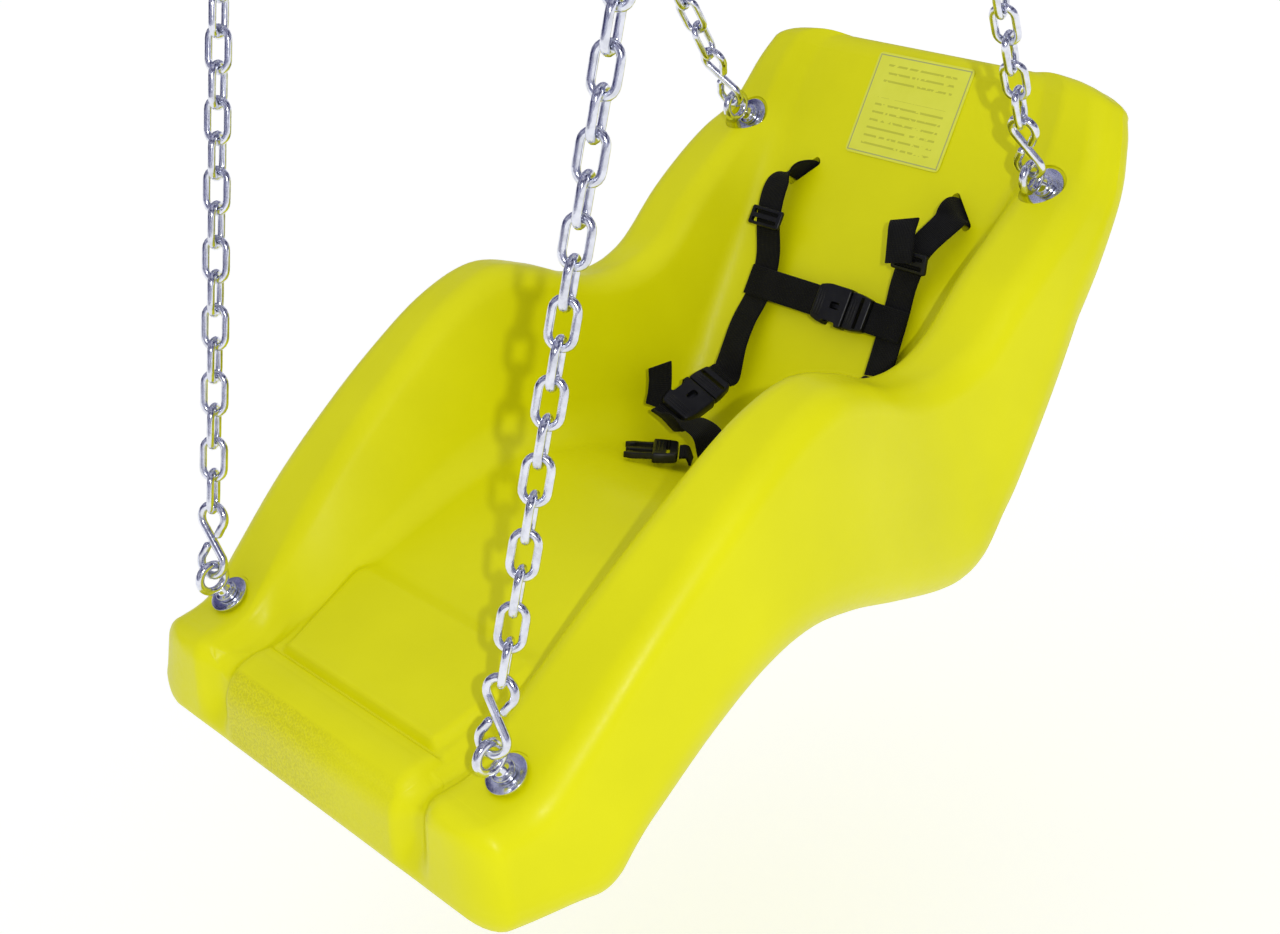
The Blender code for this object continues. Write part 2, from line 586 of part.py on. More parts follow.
def build_tongue(name, frame):
    """Tongue whose base starts at the frame's origin and whose prongs reach down -Z."""
    tongue = box(name, (BUCKLE_WIDE - 0.002, BUCKLE_THICK - 0.002, TONGUE_BASE),
                 frame @ Matrix.Translation((0, 0, GAP + TONGUE_BASE / 2)), ACETAL, bevel=0.0015)
    prongs = box("prongs", (BUCKLE_WIDE - 0.007, BUCKLE_THICK - 0.0055, TONGUE_REACH),
                 frame @ Matrix.Translation((0, 0, -TONGUE_REACH / 2 + 0.004)))
    return boolean(tongue, prongs, "UNION")


def build_buckle(tag, frame):
    build_socket(f"{tag}_socket", frame)
    build_tongue(f"{tag}_tongue", frame)


def slot_knots(frame, sideways=0.0):
    """Strap knots through a slot, from behind the shell to just proud of its face."""
    return [frame @ Vector((0, sideways, depth)) for depth in (-0.0435, -0.020, 0.004)]


def straight_lead(end, direction):
    """Knots that keep a strap straight and square as it leaves a buckle."""
    return [end, end + direction * 0.004, end + direction * 0.009]


def build_keepers():
    for which, depth in (("left", 0.0470), ("right", 0.0470), ("crotch", 0.0520)):
        box(f"strap_keeper_{which}", (0.050, 0.014, 0.005),
            slot_frame(which) @ Matrix.Translation((0, 0, -depth)), ACETAL, bevel=0.001)


def build_shoulder_straps():
    frame = slot_frame("left")
    down = frame.to_3x3() @ X_AXIS * -1
    knots = slot_knots(frame) + [
        back_at(-0.091, -0.016, 0.016), back_at(-0.089, -0.046, 0.016), back_at(-0.079, -0.080, 0.010),
        back_at(-0.076, -0.108, 0.009), back_at(-0.078, -0.135, 0.012), back_at(-0.074, -0.156, 0.017),
        *reversed(straight_lead(LEFT_MOUTH - LEFT_ALONG * (TONGUE_BASE + STRAP_CLEAR), -LEFT_ALONG))]
    strap("shoulder_strap_left", knots, [down, down, down, down * 0.8 + X_AXIS * 0.6] + [X_AXIS] * 5
          + [LEFT_WIDE] * 3)
    frame = slot_frame("right")
    out = frame.to_3x3() @ X_AXIS
    knots = slot_knots(frame) + [
        back_at(0.086, -0.014, 0.016), back_at(0.074, -0.042, 0.022), back_at(0.066, -0.066, 0.014),
        back_at(0.064, -0.092, 0.007), back_at(0.068, -0.120, 0.009), back_at(0.072, -0.143, 0.012)]
    strap("shoulder_strap_right", knots, [out, out, out, out * 0.8 + X_AXIS * 0.6] + [X_AXIS] * 5)
    strap("strap_tail_right", [back_at(0.0650, -0.056, 0.0285), back_at(0.0620, -0.043, 0.0300),
                               back_at(0.0585, -0.031, 0.0300), back_at(0.0550, -0.022, 0.0270)], [X_AXIS] * 4)
    for hand, spot, lean in (("left", back_at(-0.0870, -0.050, 0.0200), 0),
                             ("right", back_at(0.0715, -0.052, 0.0245), 0.35)):
        tilt = (UP_BACK + OFF_BACK * lean).normalized()
        box(f"strap_adjuster_{hand}", (0.034, 0.0035, 0.016), axes(spot, X_AXIS, tilt), ACETAL, bevel=0.001)


def build_chest_straps():
    strap_end = CHEST_MOUTH - SOCKET_LENGTH - STRAP_CLEAR
    strap("chest_strap_left", [back_at(-0.0885, CHEST_LINE, 0.0122), back_at(-0.0760, CHEST_LINE, 0.0122),
                               back_at(-0.0615, CHEST_LINE, 0.0122),
                               back_at(strap_end, CHEST_LINE, CHEST_OFF)], [UP_BACK] * 4)
    build_buckle("chest_buckle", axes(back_at(CHEST_MOUTH, CHEST_LINE, CHEST_OFF), UP_BACK, X_AXIS))
    tongue_end = CHEST_MOUTH + TONGUE_BASE + STRAP_CLEAR
    strap("chest_strap_right", [back_at(tongue_end, CHEST_LINE, CHEST_OFF), back_at(0.0540, CHEST_LINE, 0.0124),
                                back_at(0.0660, CHEST_LINE, 0.0116), back_at(0.0790, CHEST_LINE, 0.0116)],
          [UP_BACK] * 4)


def build_lower_harness():
    """Left shoulder buckle closed; the right one open, its tongue lying on the pan."""
    build_buckle("shoulder_buckle_left", axes(LEFT_MOUTH, LEFT_WIDE, -LEFT_ALONG))
    crotch = slot_frame("crotch")
    forward = crotch.to_3x3() @ X_AXIS
    socket_end = LEFT_MOUTH + LEFT_ALONG * (SOCKET_LENGTH + STRAP_CLEAR)
    left_turn = (LEFT_WIDE + Vector((0, 0.5, 0))).normalized()
    knots = straight_lead(socket_end, LEFT_ALONG) + [
             Vector((-0.053, 0.3580, 0.0590)),
             Vector((-0.034, 0.362, 0.0630)), Vector((-0.013, 0.361, 0.0570))]
    knots += reversed(slot_knots(crotch, 0.0010))
    strap("crotch_strap_left", knots, [LEFT_WIDE] * 3 + [left_turn, Vector((0.4, 0.9, 0)),
                                       Vector((0.5, 0.86, 0))] + [forward] * 3)
    tail_side = Vector((0, 1, -0.1))
    strap("strap_tail_left", [Vector((-0.0890, 0.376, 0.0560)), Vector((-0.0925, 0.381, 0.0640)),
                              Vector((-0.0955, 0.385, 0.0770)), Vector((-0.0960, 0.385, 0.0890))],
          [tail_side] * 4)
    loose_mouth = Vector((-0.040, 0.325, 0.0480))
    loose_along = Vector((-0.72, -0.69, 0.03)).normalized()
    loose_side = Vector((0.69, -0.72, 0)).normalized()
    build_tongue("shoulder_buckle_right_tongue", axes(loose_mouth, loose_side, -loose_along))
    tongue_end = loose_mouth - loose_along * (TONGUE_BASE + STRAP_CLEAR)
    strap("crotch_strap_right", [tongue_end, tongue_end - loose_along * 0.006,
                                 Vector((-0.0170, 0.3455, 0.0400))], [loose_side] * 3)
    build_socket("shoulder_buckle_right_socket",
                 axes(back_at(0.0755, -0.1795, 0.0175), X_AXIS, (UP_BACK * -0.97 + OFF_BACK * 0.16)))


def build_harness():
    build_keepers()
    build_shoulder_straps()
    build_chest_straps()
    build_lower_harness()


# ------------------------------------------------------------ joints
def pivot(name, place, above=None):
    """Empty on a joint's axis, hung from the empty of the joint above it."""
    empty = bpy.data.objects.new(name, None)
    PARTS.objects.link(empty)
    empty.empty_display_size = 0.03
    empty.matrix_world = place
    if above:
        hang(empty, above)
    PLACES[name] = place
    return empty


def hang(child, parent):
    """Parent without moving the child, whose own matrix stays its place in the world."""
    child.parent = parent
    child.matrix_parent_inverse = PLACES[parent.name].inverted()


def members(*starts):
    return [piece for piece in PARTS.objects if piece.type != "EMPTY" and piece.name.startswith(starts)]


PLACES = {}


def build_joints():
    """Chain of pivots from the hangers down to the seat and its buckles."""
    line = SEAT_TO_WORLD.to_3x3() @ EYE_LINE
    fore_aft = pivot("fore_aft_pivot", Matrix.Translation((0, 0, -HANGER_DROP)))
    for piece in members("hanger_yoke"):
        hang(piece, fore_aft)
    for hand in ("left", "right"):
        side = side_of(hand)
        bow = Vector((side * HANGER_X, 0, -HANGER_DROP - PIN_TO_BOW))
        sway = pivot(f"sway_{hand}_pivot", axes(bow, X_AXIS, line), fore_aft)
        for piece in members(f"snap_hook_{hand}", f"chain_front_{hand}", f"chain_rear_{hand}",
                             f"s_hook_front_{hand}", f"s_hook_rear_{hand}"):
            hang(piece, sway)
        gate_foot = snap_frame(hand) @ Matrix.Translation((0, SNAP_BOTTOM, GATE_FOOT))
        gate = pivot(f"gate_{hand}_pivot", gate_foot, sway)
        for piece in members(f"snap_gate_{hand}"):
            hang(piece, gate)
        if hand == "left":
            eyes = axes(SEAT_TO_WORLD @ mirrored(eye_middle, side), X_AXIS, line)
            seat = pivot("seat_level_pivot", eyes, sway)
    for piece in members("seat_shell", "label", "eye_", "backing_washer", "lock_nut", "strap_", "shoulder_",
                         "chest_", "crotch_"):
        hang(piece, seat)
    for name, spot in (("chest_buckle_socket", back_at(CHEST_MOUTH, CHEST_LINE, CHEST_OFF)),
                       ("shoulder_buckle_left_socket", LEFT_MOUTH)):
        slide = pivot(f"{name}_slide", Matrix.Translation(SEAT_TO_WORLD @ spot), seat)
        for piece in members(name):
            hang(piece, slide)


# ------------------------------------------------------------ assemble
build_shell()
label_spot = back_at(0, 0.065, LABEL[2] / 2 + GAP)
box("label", (LABEL[0], LABEL[2], LABEL[1]), axes(label_spot, X_AXIS, UP_BACK), FILM)
for place_name, hand_name in CORNERS:
    build_eye_set(place_name, hand_name)
    build_s_hook(place_name, hand_name)
    build_chain(place_name, hand_name)
build_harness()
for piece in list(PARTS.objects) + list(CUTTERS.objects):
    piece.matrix_world = SEAT_TO_WORLD
for hand_name in ("left", "right"):
    build_hanger(hand_name)
    build_snap_hook(hand_name)
build_joints()
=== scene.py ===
"""Looks of the adaptive moulded swing seat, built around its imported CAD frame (Blender 4.5, metres).

Pieces are drawn in the seat's own frame (x across, y to the back, z up, origin midway between the
front eyes) and placed by SEAT_TO_WORLD, or in the world frame for the hangers overhead.
"""

import json
import math

import bmesh
import bpy
import numpy as np
from mathutils import Matrix, Vector
from mathutils.geometry import delaunay_2d_cdt


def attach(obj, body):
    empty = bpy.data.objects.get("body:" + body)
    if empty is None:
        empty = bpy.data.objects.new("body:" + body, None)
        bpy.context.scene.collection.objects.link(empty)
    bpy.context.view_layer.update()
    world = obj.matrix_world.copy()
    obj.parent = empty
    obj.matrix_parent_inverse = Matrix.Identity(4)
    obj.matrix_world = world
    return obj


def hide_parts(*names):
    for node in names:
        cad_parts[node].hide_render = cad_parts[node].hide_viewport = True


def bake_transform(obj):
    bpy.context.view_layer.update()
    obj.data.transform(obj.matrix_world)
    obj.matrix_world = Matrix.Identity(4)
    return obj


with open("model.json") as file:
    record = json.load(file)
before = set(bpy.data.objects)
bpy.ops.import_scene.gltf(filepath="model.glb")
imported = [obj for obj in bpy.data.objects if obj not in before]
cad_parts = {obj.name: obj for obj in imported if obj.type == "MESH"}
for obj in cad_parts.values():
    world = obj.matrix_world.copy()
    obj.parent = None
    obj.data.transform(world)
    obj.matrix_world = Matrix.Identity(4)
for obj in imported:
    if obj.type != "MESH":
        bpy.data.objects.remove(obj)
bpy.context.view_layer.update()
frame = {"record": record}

# ---- sizes shared with the CAD part
GAP = 0.0004
RECLINE = math.radians(8.1)
CHAIN_TOP = Vector((0.243, 0.155, 0.949))
FRONT_EYE = Vector((0.165, 0.0, 0.0))
REAR_EYE = Vector((0.154, 0.525, 0.271))
EYE_LEAN = {"front": math.radians(35), "rear": math.radians(58)}
EYE_RADIUS, EYE_WIRE = 0.0105, 0.0032
SEAT_FACE, EYE_SKIN = 0.0232, 0.012
WASHER_RADIUS, WASHER_THICK = 0.0150, 0.0025
CHAIN_WIRE = 0.0055
CHAIN_LINKS = {"front": 37, "rear": 29}
FIRST_LINK, LAST_LINK = 0.0664, 0.0256
HOOK_WIRE, HOOK_LOOP, HOOK_LENGTH, HOOK_PLAY = 0.00315, 0.0098, 0.0600, 0.0019
SNAP_WIRE, SNAP_BOTTOM, SNAP_TOP, SNAP_SPAN = 0.0045, 0.018, 0.0145, 0.0615
YOKE_RING, YOKE_WIRE, YOKE_TUBE, YOKE_BORE = 0.012, 0.0040, 0.0110, 0.0086
TUBE_LENGTH, PIN_RADIUS, HANGER_DROP = 0.030, 0.0050, 0.040
GATE_FOOT, GATE_HEAD, GATE_WIRE = 0.0075, 0.0520, 0.0036
SHANK_RADIUS, NUT_FLATS, NUT_HEIGHT = 0.0040, 0.013, 0.0075
BUSH_RADIUS, PLATE, EAR_THICK, EAR_WIDTH = 0.0082, (0.050, 0.090, 0.006), 0.005, 0.030
BACK_POINT = Vector((0.0, 0.5365, 0.2287))
BACK_LEAN = math.radians(27.5)
STRAP_WIDTH, STRAP_THICK = 0.0254, 0.0018
SLOT = (0.034, 0.008)
LABEL = (0.098, 0.085, 0.0006)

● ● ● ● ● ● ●

- YOUR OBJECTIVE:
Identify and list each line with the word "from".

- OUTPUT OF THE EXERCISE:
The Blender code for this object continues. Write part 2, from line 586 of part.py on. More parts follow.
    """Strap knots through a slot, from behind the shell to just proud of its face."""
    """Empty on a joint's axis, hung from the empty of the joint above it."""
    """Chain of pivots from the hangers down to the seat and its buckles."""
from mathutils import Matrix, Vector
from mathutils.geometry import delaunay_2d_cdt